Originally based in suburban Westchester County, The Kings College closed its doors due to financial troubles in 1994, only to reopen six years later in the Empire State Building in midtown Manhattan. Many of the city’s minorities and new immigrants have enrolled, groups that have “felt excluded” from Christian colleges in the past, says college president Friedheim Radandt.
Another unique aspect of The Kings College is that it is part of Campus Crusade for Christ. In what is said to be a “paradigm shift in Christian education,” Campus Crusade is planning to open similar colleges in large cities in the U.S. and around the world.
(Source: ReligionToday.com, Feb. 4)
04: An online journal known as TASTE, or the Archive of Scientists’ Transcendent Experiences, documents spiritual and mystical experience that may not find favor in the scientific community.
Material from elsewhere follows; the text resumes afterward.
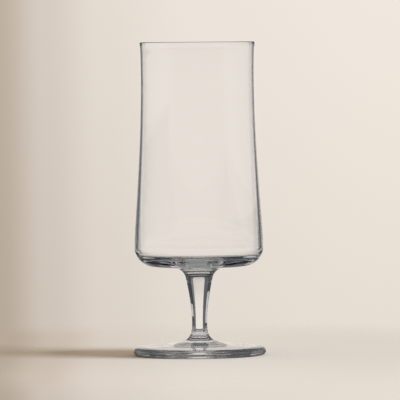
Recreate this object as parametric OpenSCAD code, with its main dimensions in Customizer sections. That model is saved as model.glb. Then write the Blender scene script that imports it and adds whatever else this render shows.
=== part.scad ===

The journal, edited by philosopher and scientist Charles Tart, has become known as a “safe place” for scientists to report their findings on mystical and spiritual experiences that may be susceptible to academic ridicule. The experiences reported are of a vague yet mystical variety. One post, for example, reads, “Without warning, I suddenly had a felling of complete peace and of complete unity with the universe.” Tart is curious about how many scientists who may have once experienced spiritual wonder, perhaps when they were children, turned to technical work where they now distrust their more intuitive sides.
The web site (at: www.issc-taste.org/index.html), which displays about 30 accounts of transcendent experiences at a time, stresses hard data and strict documentation of facts. But Tart hopes the journal will rekindle spiritual impulses among scientists.